Given entries:
----------

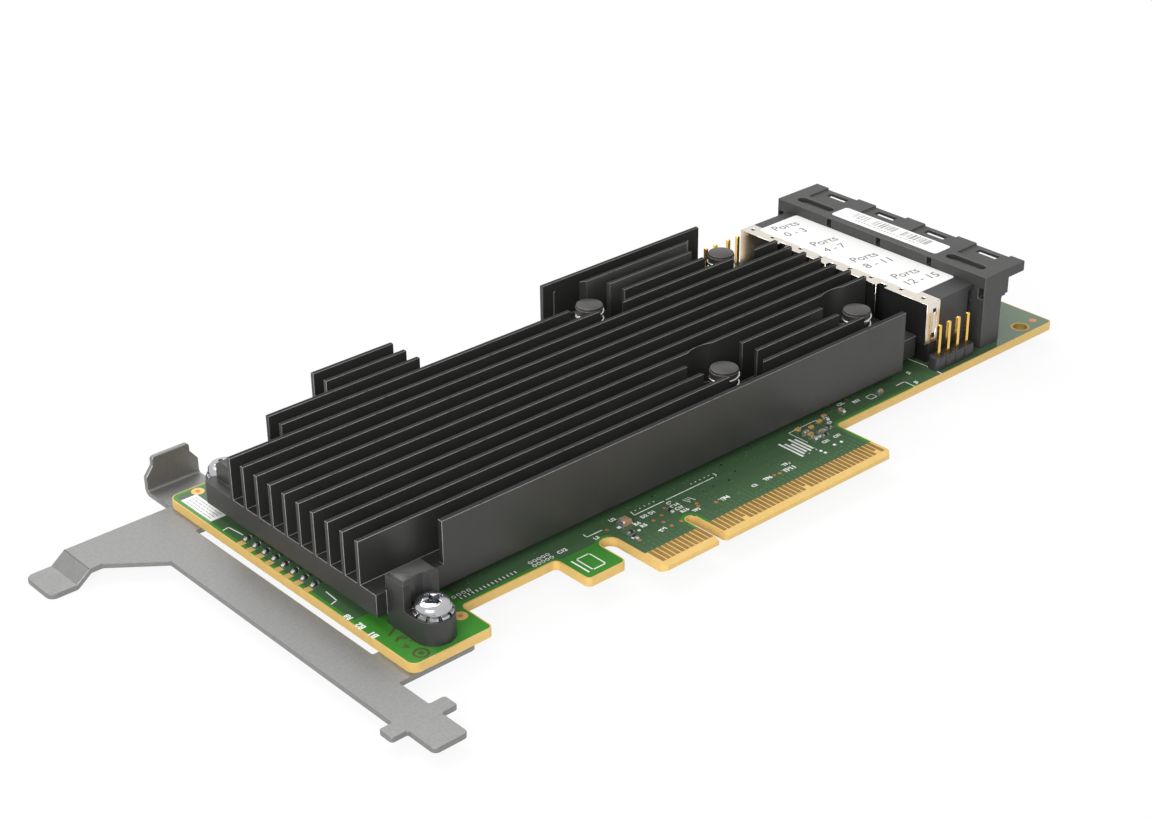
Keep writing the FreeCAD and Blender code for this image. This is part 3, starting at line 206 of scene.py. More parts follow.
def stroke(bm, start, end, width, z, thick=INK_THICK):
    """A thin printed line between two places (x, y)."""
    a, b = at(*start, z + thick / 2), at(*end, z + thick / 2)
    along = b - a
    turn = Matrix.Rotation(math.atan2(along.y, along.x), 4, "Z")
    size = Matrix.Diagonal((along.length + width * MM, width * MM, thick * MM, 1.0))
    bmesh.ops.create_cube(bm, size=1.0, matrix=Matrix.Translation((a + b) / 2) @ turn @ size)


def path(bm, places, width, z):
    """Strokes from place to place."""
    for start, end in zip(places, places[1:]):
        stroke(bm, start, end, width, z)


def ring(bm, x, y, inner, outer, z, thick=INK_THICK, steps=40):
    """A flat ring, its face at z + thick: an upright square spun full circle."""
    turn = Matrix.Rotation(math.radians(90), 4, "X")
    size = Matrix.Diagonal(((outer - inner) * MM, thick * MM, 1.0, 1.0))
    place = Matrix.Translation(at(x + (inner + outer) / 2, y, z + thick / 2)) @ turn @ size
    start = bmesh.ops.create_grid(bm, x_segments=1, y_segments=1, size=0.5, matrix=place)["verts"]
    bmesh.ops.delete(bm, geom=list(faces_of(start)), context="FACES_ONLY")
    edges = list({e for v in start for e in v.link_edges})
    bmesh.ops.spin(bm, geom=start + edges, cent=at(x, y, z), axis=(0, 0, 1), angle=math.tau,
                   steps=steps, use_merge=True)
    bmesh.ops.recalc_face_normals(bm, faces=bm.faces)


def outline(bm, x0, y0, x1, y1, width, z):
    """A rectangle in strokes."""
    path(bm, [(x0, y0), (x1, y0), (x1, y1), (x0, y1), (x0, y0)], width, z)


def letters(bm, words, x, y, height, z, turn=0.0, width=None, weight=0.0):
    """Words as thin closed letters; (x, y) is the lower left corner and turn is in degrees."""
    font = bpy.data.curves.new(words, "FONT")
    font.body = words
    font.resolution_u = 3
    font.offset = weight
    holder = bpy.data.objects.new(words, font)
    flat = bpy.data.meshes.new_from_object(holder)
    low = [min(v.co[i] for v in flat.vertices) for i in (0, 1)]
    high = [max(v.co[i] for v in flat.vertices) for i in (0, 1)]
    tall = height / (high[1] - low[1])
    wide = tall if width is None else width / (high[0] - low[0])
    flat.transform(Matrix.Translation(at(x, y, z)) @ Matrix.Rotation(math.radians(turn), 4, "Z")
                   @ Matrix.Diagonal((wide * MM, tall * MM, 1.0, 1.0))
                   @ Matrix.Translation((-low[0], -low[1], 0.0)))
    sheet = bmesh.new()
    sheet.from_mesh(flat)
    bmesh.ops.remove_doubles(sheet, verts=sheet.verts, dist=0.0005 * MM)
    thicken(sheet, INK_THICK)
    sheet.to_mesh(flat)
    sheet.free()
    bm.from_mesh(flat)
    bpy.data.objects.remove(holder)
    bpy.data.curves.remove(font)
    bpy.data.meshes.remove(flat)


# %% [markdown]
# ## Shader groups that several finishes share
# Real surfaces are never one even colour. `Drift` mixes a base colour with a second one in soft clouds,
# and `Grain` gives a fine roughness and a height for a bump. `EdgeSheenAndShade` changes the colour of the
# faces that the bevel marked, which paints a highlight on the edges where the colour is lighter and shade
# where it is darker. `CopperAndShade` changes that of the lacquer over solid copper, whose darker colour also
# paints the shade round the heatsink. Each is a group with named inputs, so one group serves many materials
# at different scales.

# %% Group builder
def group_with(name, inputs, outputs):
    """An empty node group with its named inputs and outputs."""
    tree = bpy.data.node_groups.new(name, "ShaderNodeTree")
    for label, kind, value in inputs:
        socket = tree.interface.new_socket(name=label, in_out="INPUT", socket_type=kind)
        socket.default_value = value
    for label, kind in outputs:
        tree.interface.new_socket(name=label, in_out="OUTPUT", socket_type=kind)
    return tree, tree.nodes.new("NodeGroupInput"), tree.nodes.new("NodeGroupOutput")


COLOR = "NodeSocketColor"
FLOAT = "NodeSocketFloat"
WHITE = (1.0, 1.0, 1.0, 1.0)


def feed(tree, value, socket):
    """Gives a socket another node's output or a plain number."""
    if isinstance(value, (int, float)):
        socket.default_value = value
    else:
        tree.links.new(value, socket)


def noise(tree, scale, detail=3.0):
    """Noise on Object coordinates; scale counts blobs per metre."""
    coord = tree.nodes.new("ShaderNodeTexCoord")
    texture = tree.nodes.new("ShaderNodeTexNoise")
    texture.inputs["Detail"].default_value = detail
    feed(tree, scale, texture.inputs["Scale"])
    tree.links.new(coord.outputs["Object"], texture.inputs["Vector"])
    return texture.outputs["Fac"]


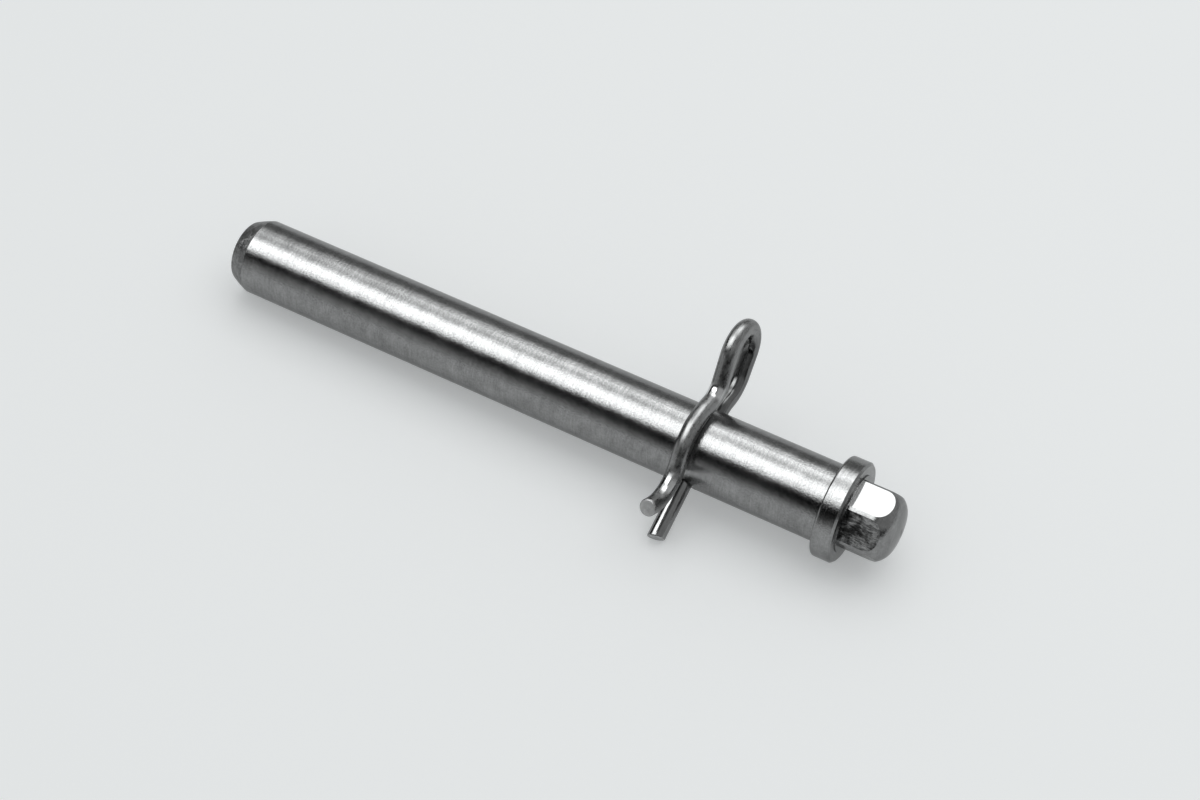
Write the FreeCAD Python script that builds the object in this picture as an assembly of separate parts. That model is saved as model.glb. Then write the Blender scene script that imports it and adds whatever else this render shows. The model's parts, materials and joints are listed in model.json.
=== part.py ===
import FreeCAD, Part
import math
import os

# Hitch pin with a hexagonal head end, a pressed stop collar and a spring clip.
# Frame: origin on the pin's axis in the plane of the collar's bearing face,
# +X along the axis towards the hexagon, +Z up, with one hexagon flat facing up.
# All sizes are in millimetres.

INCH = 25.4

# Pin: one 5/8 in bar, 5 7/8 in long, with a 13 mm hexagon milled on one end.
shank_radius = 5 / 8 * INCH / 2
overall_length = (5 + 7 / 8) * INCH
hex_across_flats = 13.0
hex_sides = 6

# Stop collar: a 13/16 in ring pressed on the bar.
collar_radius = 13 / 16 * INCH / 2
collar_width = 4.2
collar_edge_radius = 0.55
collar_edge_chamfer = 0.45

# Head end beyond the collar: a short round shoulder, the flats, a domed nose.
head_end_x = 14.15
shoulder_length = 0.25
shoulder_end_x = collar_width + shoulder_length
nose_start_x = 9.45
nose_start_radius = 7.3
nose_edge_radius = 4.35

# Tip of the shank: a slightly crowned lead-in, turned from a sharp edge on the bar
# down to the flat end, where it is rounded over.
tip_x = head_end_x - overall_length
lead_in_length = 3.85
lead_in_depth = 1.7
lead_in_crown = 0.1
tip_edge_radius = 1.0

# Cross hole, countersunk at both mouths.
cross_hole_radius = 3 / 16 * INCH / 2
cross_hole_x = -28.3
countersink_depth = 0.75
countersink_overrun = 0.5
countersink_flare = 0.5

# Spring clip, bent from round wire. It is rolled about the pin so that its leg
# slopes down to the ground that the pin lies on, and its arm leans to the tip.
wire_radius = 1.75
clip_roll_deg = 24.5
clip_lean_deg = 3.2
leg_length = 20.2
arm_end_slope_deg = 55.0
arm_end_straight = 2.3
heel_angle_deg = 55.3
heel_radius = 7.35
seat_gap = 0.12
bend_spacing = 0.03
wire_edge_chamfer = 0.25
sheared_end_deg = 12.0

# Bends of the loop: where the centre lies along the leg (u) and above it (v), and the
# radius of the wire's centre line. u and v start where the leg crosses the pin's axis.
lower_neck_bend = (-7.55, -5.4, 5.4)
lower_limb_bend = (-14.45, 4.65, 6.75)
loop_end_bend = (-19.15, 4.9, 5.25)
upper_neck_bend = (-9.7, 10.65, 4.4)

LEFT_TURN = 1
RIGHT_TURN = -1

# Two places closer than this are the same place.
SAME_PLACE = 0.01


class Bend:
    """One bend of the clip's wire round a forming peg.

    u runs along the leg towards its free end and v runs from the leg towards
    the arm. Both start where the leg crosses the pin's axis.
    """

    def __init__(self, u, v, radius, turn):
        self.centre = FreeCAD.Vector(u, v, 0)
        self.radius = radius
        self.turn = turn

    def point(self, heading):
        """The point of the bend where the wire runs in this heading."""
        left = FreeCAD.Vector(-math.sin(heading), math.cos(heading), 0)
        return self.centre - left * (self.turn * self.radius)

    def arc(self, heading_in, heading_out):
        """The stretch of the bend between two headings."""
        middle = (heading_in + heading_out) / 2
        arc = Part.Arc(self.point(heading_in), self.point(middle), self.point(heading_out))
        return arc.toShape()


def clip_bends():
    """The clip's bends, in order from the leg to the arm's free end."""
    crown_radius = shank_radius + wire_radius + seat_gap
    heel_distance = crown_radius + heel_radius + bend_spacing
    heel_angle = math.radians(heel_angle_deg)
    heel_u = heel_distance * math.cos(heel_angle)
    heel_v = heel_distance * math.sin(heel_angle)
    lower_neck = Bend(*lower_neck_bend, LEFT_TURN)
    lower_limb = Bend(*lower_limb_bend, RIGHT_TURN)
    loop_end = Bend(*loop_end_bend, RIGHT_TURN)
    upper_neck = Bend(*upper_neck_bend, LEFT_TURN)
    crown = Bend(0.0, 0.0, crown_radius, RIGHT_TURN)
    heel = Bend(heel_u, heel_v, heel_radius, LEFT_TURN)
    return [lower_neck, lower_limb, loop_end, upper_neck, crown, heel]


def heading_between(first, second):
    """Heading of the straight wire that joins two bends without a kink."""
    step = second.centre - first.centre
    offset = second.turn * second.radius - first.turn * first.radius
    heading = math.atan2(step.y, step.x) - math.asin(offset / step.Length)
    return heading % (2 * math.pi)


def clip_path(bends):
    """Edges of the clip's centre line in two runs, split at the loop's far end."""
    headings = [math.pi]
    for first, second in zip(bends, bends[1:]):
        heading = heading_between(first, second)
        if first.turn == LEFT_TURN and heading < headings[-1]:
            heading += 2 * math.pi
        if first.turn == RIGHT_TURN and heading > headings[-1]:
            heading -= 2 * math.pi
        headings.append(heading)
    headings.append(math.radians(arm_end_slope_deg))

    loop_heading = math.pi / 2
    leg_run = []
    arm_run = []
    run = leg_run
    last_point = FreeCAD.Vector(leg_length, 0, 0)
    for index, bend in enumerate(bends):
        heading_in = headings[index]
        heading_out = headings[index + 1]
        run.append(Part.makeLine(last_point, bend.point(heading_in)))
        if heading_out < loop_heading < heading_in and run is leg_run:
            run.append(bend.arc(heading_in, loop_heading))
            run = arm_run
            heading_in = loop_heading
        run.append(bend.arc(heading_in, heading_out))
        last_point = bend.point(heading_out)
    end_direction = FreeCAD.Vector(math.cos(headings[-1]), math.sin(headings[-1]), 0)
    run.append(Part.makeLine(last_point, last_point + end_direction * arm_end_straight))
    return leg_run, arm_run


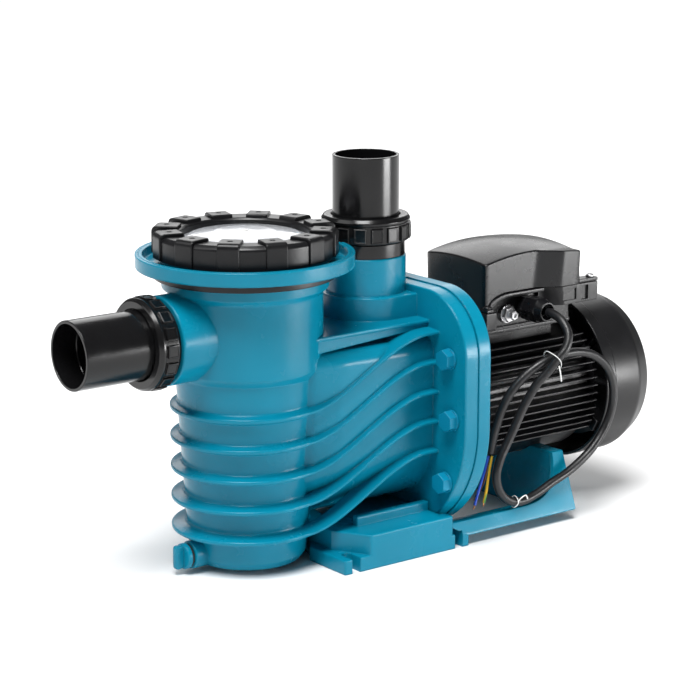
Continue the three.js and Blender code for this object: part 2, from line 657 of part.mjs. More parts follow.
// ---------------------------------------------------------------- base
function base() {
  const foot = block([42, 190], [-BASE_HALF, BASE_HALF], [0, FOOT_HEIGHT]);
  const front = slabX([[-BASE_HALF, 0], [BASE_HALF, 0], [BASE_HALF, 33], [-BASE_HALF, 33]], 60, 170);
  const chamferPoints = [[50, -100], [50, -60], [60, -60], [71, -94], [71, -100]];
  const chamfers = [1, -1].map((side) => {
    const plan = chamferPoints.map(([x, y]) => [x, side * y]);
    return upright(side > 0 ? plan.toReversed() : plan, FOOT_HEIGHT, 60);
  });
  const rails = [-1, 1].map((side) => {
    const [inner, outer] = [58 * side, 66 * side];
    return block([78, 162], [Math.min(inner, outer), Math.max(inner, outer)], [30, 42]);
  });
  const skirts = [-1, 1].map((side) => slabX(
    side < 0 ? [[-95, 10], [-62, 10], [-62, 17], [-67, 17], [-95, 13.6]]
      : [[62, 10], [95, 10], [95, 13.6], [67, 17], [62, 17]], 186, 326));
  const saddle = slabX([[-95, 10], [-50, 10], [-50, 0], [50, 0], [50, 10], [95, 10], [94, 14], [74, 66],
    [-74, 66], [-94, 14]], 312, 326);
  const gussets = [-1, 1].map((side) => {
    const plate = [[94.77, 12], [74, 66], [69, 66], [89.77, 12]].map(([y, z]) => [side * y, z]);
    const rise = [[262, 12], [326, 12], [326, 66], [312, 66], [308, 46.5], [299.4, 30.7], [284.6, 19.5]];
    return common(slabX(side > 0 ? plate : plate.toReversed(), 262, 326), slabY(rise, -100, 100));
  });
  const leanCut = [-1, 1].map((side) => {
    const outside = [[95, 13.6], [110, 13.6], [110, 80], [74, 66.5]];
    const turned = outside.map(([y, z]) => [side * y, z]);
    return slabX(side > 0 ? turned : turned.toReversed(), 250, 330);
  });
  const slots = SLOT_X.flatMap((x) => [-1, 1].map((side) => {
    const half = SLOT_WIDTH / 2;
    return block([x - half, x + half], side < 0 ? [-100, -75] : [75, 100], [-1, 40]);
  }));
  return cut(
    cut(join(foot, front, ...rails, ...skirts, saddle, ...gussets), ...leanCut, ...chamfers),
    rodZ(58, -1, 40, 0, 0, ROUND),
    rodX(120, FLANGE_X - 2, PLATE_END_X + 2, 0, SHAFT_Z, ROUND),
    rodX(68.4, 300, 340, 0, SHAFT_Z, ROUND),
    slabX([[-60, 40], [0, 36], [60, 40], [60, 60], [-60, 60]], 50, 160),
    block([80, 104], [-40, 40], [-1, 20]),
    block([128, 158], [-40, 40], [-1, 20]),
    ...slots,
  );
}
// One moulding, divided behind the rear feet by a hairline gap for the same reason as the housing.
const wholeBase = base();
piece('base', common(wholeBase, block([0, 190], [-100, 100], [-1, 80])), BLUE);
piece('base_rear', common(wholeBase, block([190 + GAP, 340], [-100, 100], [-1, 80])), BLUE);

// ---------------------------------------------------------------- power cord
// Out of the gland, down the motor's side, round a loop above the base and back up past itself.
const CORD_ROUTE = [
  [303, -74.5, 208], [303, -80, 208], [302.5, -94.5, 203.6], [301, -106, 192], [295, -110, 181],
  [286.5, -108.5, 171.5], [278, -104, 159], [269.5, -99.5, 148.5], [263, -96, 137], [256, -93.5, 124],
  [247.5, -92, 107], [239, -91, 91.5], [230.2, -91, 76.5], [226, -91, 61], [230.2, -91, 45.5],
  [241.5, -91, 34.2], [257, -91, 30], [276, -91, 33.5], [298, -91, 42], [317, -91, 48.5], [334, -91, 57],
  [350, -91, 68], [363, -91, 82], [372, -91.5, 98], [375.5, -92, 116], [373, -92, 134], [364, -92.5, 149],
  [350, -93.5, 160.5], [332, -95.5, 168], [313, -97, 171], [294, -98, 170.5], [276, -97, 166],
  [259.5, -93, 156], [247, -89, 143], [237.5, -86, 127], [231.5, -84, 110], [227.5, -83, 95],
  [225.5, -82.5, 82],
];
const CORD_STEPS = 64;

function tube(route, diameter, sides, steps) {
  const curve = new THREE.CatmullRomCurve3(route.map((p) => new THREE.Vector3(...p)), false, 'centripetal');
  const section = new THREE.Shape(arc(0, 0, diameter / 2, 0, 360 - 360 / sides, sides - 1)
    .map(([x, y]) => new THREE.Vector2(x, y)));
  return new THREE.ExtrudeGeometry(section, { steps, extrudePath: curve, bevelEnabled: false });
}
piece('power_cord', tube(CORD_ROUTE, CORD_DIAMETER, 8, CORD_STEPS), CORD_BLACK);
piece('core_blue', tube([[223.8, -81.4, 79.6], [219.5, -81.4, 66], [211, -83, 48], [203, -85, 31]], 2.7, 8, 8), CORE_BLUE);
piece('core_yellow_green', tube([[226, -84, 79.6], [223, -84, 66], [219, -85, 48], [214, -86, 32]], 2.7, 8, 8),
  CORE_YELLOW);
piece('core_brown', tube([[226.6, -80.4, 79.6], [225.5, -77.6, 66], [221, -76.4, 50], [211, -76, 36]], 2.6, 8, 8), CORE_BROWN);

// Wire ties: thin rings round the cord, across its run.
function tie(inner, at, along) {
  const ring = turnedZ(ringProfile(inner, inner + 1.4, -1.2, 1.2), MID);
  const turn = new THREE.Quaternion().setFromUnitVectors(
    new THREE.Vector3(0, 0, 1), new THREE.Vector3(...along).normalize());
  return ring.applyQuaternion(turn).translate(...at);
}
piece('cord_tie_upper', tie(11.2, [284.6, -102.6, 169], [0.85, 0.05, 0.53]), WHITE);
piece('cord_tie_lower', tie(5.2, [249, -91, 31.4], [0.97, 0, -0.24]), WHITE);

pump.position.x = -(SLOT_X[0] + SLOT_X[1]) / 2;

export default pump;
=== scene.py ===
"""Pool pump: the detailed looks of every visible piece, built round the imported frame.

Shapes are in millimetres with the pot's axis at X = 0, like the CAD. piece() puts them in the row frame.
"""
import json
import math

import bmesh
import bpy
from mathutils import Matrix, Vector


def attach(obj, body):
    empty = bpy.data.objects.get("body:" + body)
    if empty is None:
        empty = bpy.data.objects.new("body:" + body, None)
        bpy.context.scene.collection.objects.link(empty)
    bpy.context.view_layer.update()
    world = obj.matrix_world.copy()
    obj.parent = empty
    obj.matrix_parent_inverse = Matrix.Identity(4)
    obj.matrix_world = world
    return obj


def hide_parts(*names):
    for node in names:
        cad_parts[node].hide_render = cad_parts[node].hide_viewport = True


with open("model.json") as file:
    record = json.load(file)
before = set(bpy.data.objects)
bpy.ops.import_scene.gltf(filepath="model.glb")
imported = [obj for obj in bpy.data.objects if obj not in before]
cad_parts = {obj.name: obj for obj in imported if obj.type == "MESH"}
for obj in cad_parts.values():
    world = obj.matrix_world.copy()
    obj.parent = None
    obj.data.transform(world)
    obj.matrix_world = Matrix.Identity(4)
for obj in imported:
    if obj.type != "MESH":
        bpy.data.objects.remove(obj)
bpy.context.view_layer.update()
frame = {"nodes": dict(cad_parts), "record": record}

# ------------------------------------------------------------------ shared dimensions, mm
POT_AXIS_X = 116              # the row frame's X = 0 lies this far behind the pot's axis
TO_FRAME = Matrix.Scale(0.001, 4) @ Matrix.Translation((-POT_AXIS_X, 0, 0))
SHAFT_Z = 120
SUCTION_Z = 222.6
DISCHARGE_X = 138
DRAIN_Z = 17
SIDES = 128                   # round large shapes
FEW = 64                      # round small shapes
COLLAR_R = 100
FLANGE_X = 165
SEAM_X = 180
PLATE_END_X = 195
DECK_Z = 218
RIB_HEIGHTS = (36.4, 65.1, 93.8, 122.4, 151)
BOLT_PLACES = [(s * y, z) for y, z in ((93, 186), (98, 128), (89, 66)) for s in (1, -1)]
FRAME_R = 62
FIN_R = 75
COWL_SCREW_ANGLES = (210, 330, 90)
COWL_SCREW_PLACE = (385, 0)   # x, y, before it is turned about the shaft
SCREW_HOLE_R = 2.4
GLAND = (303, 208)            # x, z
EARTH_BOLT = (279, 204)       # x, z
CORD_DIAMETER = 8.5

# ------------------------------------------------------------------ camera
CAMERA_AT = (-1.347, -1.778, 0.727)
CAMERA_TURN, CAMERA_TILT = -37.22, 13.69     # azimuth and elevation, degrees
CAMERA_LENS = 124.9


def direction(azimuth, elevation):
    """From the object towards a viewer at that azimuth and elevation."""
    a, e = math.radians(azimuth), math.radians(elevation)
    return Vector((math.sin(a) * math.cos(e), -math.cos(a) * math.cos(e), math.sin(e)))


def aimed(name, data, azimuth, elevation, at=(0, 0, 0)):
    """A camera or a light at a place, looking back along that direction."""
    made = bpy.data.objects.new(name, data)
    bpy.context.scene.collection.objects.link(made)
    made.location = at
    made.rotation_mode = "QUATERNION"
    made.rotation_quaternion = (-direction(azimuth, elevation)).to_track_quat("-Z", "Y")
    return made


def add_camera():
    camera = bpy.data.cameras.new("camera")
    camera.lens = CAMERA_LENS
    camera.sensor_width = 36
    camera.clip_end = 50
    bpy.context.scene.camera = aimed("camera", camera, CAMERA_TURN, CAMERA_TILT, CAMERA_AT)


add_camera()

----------

Quote exactly the opening line of the material above and every line after it, up to and including the line that contains "bmesh.ops.create_cube(bm, size=1.0, matrix=Matrix.Translation((a".

Result of the exercise:
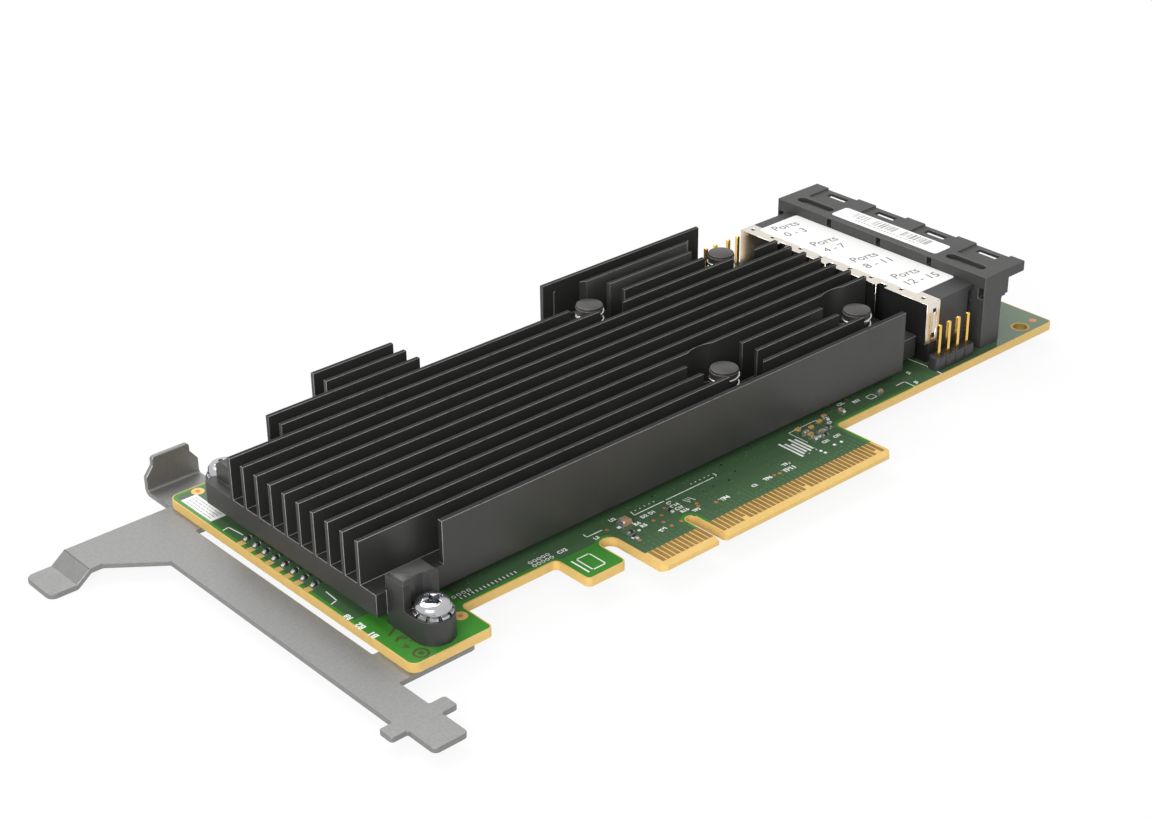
Keep writing the FreeCAD and Blender code for this image. This is part 3, starting at line 206 of scene.py. More parts follow.
def stroke(bm, start, end, width, z, thick=INK_THICK):
    """A thin printed line between two places (x, y)."""
    a, b = at(*start, z + thick / 2), at(*end, z + thick / 2)
    along = b - a
    turn = Matrix.Rotation(math.atan2(along.y, along.x), 4, "Z")
    size = Matrix.Diagonal((along.length + width * MM, width * MM, thick * MM, 1.0))
    bmesh.ops.create_cube(bm, size=1.0, matrix=Matrix.Translation((a + b) / 2) @ turn @ size)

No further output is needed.